Atlanta Falcons wide receiver Roddy White isn't the star he once was. At this point, Roddy is just an above-average second option in the receiving game. That's a not a knock on him as a player, just an observation about where he is in his career. Roddy can still be incredibly effective, even if he's lost a step or two. But in any case, he's a respected leader, and his swagger/toughness combination are unmatched. When Roddy talks, you listen.
Flowery Branch was a depressing place when the Falcons lost to the Panthers in week 17 last Fall. Their season, while never hopeful, would at least include a playoff game. But even before that possibility became a non-possibility, the writing was on the wall for embattled head coach Mike Smith. Smitty helped the team emerge from the ashes in a post-Michael Vick era. He is the winningest coach in Falcons history, and for that, I'll always remember him fondly. But that doesn't mean the players were shocked or even disappointed when the hammer came down. Sure, it was disappointing that his tenure came to an end. But this is a business, and it was what it was.
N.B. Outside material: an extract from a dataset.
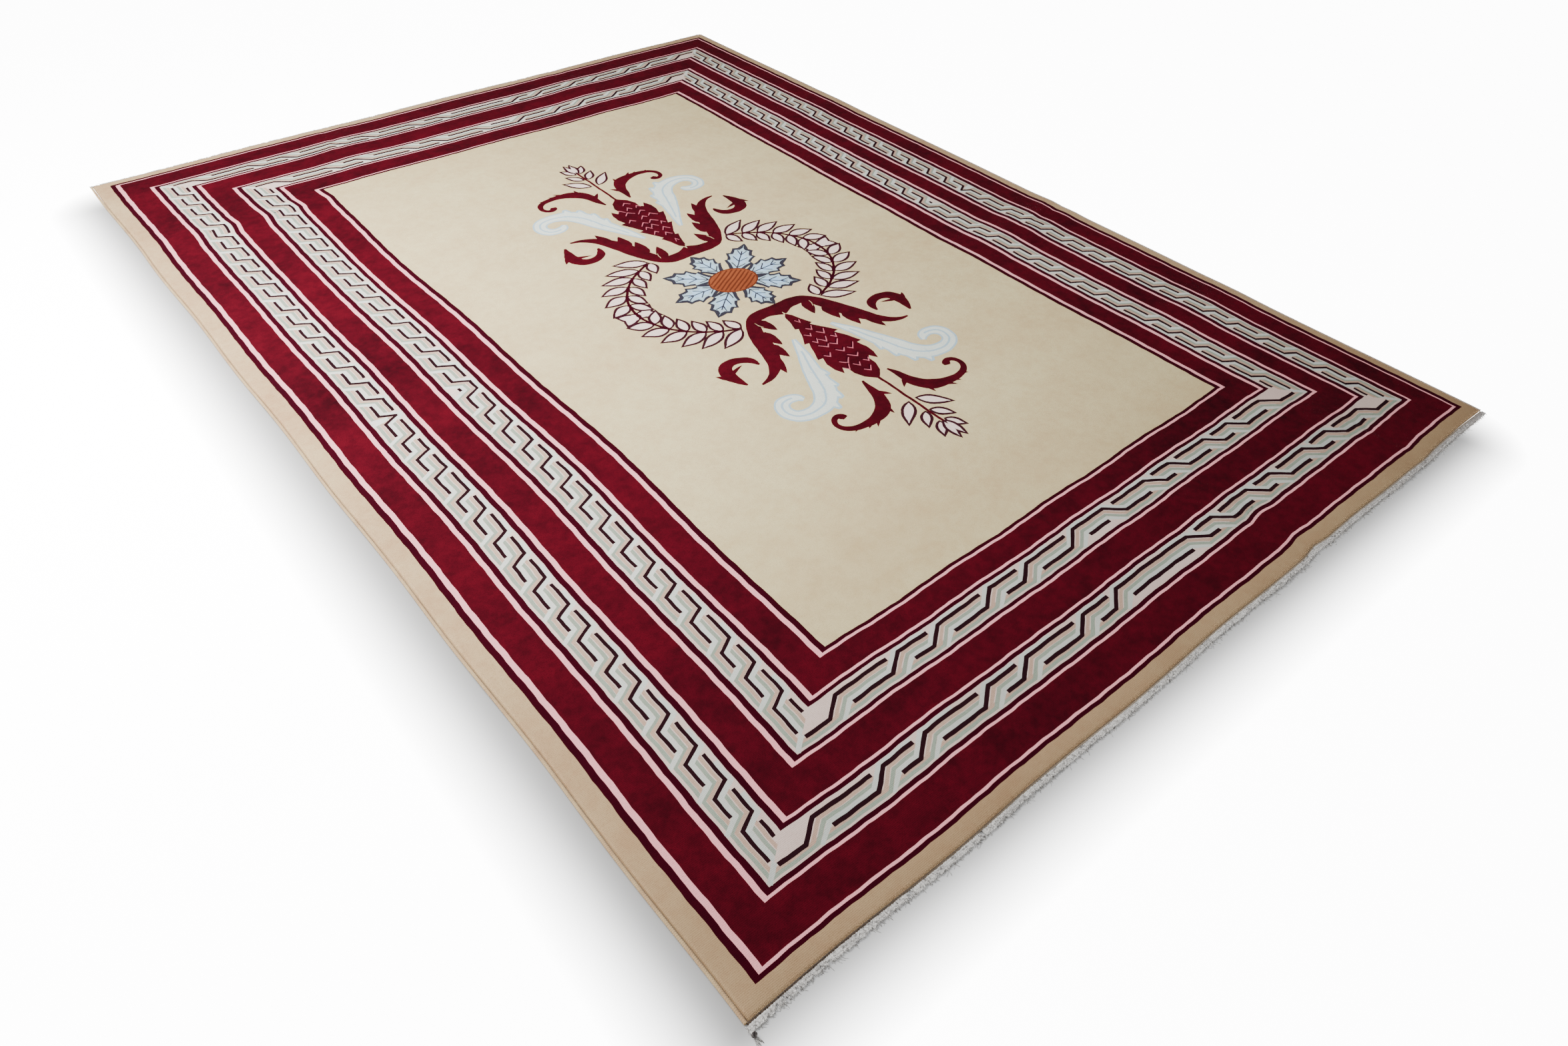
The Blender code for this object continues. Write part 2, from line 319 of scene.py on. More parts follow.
# Spray at each end of the medallion: stem, side leaves and buds
SPRAY_START = 0.672
SPRAY_END = 0.945
STEM_WIDTH = 0.0090
SPRAY_LEAVES = (
    Leaflet((0.012, 0.808), (0.091, 0.888), 0.046),
    Leaflet((0.006, 0.868), (0.055, 0.929), 0.038),
    Leaflet((0.008, 0.922), (0.046, 0.983), 0.036),
    Leaflet((0.003, 0.928), (0.012, 1.014), 0.034),
)

# How closely outlines are stepped, and how far knots let them stray
OUTLINE_STEP = 0.014
FINE_STEP = 0.010
WOBBLE = 0.0003
DRIFT = 0.0006
# Half the width at which a leaf, petal or spine ends, and the limit on mitres at sharp bends
LEAF_END = 0.0004
SPINE_END = 0.0006
LEAST_MITRE_COSINE = 0.625

# The net of triangles, and the pile's rim: distance inside its edge, drop below its top
GRID_STEP = 0.045
CREASE_ROWS = 6
CREASE_PLACES = 10
CREASE_MARGIN = 0.010
RIM_PROFILE = (
    (0.0000, 0.0066),
    (0.0007, 0.0042),
    (0.0020, 0.0026),
    (0.0042, 0.0009),
    (0.0075, 0.0000),
)
PILE_UNEVEN = 0.00025
FOUNDATION_INSET = 0.0025
FOUNDATION_TOP = 0.0060
FOUNDATION_COLUMNS = 60
FOUNDATION_ROWS = 84

# The yarn's pitch in the pile, the weaves and the wrapped edges
PILE_PITCH = 0.0034
BACK_PITCH = 0.0032
OVERCAST_PITCH = 0.0042
END_PITCH = 0.0050
TWINING_PITCH = 0.0050
# A wrapped edge's radius between its turns, and how much it varies, as shares of the whole radius
WRAP_FURROW = 0.88
WRAP_UNEVEN = 0.05
# The twining stops a little short of the rug's corners and lies a little off the floor
TWINING_SHORTER = 0.010
TWINING_RISE = 0.0008

# Flat-woven ends: a ragged edge with gaps, which are (from, to) in warps wide and in metres deep
STRIP_COLUMNS = 1041
STRIP_ROWS = 10
STRIP_RAGGED = 0.0011
STRIP_WAVE = 0.0012
STRIP_WAVE_TURN = 0.083
STRIP_SLACK = 0.0020
STRIP_MOST_SHORT = 0.0035
STRIP_GAPS = 30
STRIP_GAPS_AT_LEFT = 14
STRIP_GAP_WIDTH = (2, 6)
STRIP_GAP_DEPTH = (0.002, 0.008)
STRIP_UNDER_TWINING = 0.0006
STRIP_RELIEF = 0.0006
STRIP_LOOSE = 0.00035
STRIP_MEAN_DROP = 0.0010

# Loose warp ends
STRANDS_PER_END = 2600
STRAND_SHORTEST = 0.0010
STRAND_USUAL = 0.0024
STRAND_LONGEST = 0.014
STRAND_LEAN = 0.45
STRAND_BEND = 0.60
STRAND_ROOT = 0.0055
STRAND_OVER_STRIP = 0.0095
STRAND_LONGER_OVER_STRIP = 0.002
STRAND_REACH_OUT = 0.0030
STRAND_RADII = (0.0006, 0.0012)
STRAND_RISE = 0.0022
STRAND_SUNK = 0.0014
STRAND_STEP = 0.0030
STRAND_SIDES = 3
STRAND_PLACES = (0.0, 0.35, 0.7, 1.0)
STRAND_TAPER = (1.0, 0.95, 0.75, 0.35)

# The knotted tuft at the near left corner
TUFT_STRANDS = 18
TUFT_LOCKS = 6
TUFT_SPREAD = 0.0022
TUFT_RADIUS = 0.0013
TUFT_KNOT_X = 0.004 - HALF_WIDTH
KNOT_RADIUS = 0.0056
KNOT_HALF_LENGTH = 0.0045

# Seeds for what varies by chance
WEAVE_SEED = 5
OVERCAST_SEED = 3
TWINING_SEED = 8
STRIP_SEED = 20
FRINGE_SEED = 41


def srgb(red, green, blue):
    """A colour given as display values from 0 to 255, as linear values."""
    values = np.array((red, green, blue)) / 255
    return tuple(np.where(values < 0.04045, values / 12.92, ((values + 0.055) / 1.055) ** 2.4))


# Grey painted shade that the weaves take on towards the right
PAINTED_SHADE_GREY = srgb(150, 142, 138)

# Wools: display colour, the deeper tone it shades to, how strongly it is mottled, its share of painted
# shade towards the near end and the right side
Wool = namedtuple("Wool", "colour deep mottle soil")
WOOLS = {
    "cream": Wool((212, 198, 152), (194, 170, 128), 0.90, 0.6),
    "tan": Wool((190, 165, 127), (170, 136, 103), 0.90, 1.0),
    "red": Wool((81, 9, 23), (43, 5, 13), 0.95, 0.0),
    "pink": Wool((244, 168, 174), (226, 142, 150), 0.40, 0.3),
    "dark": Wool((54, 3, 17), (30, 2, 10), 0.50, 0.0),
    "ink": Wool((38, 14, 20), (24, 10, 16), 0.60, 0.0),
    "pale": Wool((218, 198, 188), (198, 170, 160), 0.40, 0.7),
    "mist": Wool((208, 212, 204), (184, 188, 182), 0.40, 1.0),
    "sage": Wool((148, 158, 144), (122, 134, 118), 0.40, 0.4),
    "beige": Wool((188, 160, 142), (162, 130, 112), 0.40, 0.5),
    "plume": Wool((220, 226, 216), (198, 208, 198), 0.60, 0.0),
    "ash": Wool((168, 192, 204), (146, 172, 186), 0.40, 0.0),
    "petal": Wool((234, 212, 202), (214, 188, 178), 0.40, 0.0),
    "blue": Wool((178, 208, 234), (130, 168, 206), 0.60, 0.0),
    "rose": Wool((196, 104, 118), (160, 76, 90), 0.60, 0.0),
    "slate": Wool((52, 50, 60), (38, 36, 44), 0.40, 0.0),
    "rust": Wool((142, 76, 46), (114, 52, 32), 0.60, 0.0),
    "umber": Wool((98, 46, 28), (74, 32, 18), 0.40, 0.0),
    "plum": Wool((54, 20, 30), (38, 12, 18), 0.40, 0.0),
}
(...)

The talented Jeanna Thomas penned a fantastic read Sunday discussing Roddy's excitement to be playing in a new offensive scheme. Give it a read, if you haven't already. But here are some particularly telling quotes Jeanna got:
"You're going in meetings and actually paying attention now," White said. "Going through the same system for seven years, you're just kind of like going back and forth. You know, every OTA we just go back over the little things, but now, it's new learning, so you're somewhat tentative and just going out there and just learning."
"I just don't think we're going to go out there and throw it 30, 40 times a game like we did in the past," White said. "I'm not saying that we didn't like that, but it's going to be different. We have to get back to our old (style) where we run the football. Play-action passes and convert on third downs."
I tend to read into press conference quotes way more than I ought to, but when you read comments like these, it gives you pause. By the end of Smitty's tenure, the players were uninspired. They weren't being challenged and the coaching staff wasn't pushing the limits or adapting. They were resorting to the same, tired approach, over and over. That couldn't be farther from the truth now.